◆ **SOURCE EXCERPT**
begin

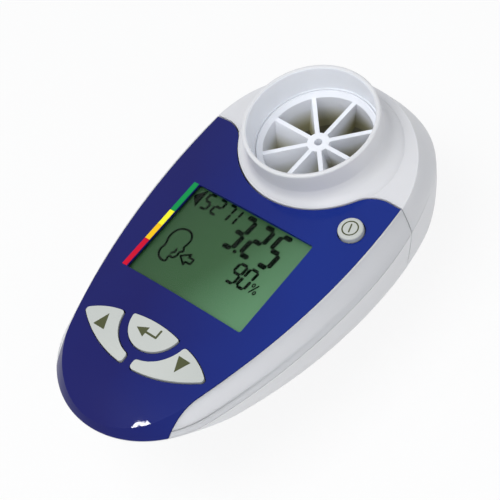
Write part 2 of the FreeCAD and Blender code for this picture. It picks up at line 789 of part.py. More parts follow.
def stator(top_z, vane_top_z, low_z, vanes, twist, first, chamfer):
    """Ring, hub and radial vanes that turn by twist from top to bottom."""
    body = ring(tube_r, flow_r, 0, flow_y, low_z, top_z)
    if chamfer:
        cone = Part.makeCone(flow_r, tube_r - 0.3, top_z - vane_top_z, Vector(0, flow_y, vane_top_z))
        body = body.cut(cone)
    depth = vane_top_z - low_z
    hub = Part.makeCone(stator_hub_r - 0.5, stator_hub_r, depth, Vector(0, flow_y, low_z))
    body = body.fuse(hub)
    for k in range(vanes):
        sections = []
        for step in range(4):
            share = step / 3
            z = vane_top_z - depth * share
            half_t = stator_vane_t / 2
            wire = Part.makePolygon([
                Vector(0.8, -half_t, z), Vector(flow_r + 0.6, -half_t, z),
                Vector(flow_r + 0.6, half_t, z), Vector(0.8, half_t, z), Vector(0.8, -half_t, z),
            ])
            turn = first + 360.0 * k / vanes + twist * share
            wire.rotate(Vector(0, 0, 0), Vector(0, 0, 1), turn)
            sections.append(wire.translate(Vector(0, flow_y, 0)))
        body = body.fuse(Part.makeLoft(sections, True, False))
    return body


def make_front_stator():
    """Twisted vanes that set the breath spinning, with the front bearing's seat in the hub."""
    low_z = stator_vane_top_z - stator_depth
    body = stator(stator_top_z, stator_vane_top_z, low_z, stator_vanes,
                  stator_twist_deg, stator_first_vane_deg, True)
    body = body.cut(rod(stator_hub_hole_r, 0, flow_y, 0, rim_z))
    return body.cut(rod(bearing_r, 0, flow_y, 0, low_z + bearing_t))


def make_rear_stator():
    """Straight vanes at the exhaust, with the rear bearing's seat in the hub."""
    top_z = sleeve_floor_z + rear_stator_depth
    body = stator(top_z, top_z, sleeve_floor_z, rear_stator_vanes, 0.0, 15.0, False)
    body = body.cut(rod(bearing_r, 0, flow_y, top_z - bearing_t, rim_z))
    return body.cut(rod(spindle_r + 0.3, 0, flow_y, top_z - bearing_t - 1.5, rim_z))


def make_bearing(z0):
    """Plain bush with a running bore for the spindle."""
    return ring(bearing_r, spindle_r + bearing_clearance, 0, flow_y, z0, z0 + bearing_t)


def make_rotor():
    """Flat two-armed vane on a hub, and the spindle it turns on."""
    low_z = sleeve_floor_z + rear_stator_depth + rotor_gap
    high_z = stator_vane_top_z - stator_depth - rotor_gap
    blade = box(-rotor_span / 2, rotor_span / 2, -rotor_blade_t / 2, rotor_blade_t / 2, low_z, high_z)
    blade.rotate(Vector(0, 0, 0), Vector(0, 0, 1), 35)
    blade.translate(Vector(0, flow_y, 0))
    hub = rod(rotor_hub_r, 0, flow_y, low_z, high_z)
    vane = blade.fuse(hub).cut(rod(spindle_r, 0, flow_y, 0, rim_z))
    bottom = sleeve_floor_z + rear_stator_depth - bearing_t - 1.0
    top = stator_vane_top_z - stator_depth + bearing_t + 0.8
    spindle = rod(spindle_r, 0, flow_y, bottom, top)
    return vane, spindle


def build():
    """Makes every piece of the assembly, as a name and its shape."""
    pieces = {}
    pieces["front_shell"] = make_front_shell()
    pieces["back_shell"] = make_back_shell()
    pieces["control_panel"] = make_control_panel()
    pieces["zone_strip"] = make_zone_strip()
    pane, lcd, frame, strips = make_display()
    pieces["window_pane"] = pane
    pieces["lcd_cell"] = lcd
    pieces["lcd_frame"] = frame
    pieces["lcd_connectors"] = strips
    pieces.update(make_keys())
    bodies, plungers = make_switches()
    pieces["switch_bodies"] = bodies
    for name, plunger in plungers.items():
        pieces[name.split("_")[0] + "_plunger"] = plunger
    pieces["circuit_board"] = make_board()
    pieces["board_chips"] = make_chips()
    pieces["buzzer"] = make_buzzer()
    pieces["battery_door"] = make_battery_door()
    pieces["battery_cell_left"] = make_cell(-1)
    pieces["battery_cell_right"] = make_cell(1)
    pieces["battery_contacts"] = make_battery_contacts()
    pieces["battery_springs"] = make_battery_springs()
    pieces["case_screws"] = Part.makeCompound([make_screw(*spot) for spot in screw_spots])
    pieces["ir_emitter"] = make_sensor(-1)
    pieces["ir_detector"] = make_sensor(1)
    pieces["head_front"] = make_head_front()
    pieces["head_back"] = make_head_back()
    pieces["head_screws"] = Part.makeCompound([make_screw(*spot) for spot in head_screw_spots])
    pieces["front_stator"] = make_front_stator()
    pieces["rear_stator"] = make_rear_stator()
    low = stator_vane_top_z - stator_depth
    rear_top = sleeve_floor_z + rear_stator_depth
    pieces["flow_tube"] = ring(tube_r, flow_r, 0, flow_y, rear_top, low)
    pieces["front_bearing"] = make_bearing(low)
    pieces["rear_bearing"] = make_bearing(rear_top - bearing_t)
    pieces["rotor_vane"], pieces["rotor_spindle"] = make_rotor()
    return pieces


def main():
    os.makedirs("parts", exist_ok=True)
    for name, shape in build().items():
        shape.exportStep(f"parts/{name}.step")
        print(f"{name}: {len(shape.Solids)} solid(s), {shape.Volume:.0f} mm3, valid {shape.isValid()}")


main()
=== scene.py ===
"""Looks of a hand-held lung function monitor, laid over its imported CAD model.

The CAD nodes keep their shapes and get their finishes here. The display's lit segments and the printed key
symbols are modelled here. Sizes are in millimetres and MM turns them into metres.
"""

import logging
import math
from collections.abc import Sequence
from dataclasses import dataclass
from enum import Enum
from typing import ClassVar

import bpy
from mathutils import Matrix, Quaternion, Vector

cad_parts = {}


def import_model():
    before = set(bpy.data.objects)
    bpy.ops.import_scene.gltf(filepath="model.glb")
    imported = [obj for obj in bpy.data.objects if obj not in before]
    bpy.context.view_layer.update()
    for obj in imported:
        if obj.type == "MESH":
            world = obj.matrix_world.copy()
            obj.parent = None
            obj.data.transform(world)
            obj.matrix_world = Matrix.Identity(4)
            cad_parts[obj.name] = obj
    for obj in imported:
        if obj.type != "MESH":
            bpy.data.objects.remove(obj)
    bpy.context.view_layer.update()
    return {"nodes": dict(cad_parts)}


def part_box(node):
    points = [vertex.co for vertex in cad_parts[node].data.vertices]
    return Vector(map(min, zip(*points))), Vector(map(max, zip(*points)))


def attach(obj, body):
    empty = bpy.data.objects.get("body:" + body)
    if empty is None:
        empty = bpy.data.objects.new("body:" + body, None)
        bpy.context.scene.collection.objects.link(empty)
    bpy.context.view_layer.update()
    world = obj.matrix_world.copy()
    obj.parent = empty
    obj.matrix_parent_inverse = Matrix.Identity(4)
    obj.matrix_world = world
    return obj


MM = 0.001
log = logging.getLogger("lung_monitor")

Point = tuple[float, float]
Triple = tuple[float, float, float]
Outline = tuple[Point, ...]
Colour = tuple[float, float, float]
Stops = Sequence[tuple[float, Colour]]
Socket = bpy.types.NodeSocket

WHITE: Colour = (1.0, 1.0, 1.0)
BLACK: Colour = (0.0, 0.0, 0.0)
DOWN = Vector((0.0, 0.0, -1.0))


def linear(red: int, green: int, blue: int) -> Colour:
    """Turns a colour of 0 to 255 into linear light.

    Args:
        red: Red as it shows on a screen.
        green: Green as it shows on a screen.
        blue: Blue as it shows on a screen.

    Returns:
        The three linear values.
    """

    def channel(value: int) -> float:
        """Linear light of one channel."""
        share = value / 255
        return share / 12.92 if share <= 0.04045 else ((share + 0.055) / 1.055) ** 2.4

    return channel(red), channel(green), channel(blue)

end

◆ **PROMPT**
Pick out and copy every line that contains the word "imported".

◆ **TASK RESPONSE**
"""Looks of a hand-held lung function monitor, laid over its imported CAD model.
    imported = [obj for obj in bpy.data.objects if obj not in before]
    for obj in imported:
    for obj in imported:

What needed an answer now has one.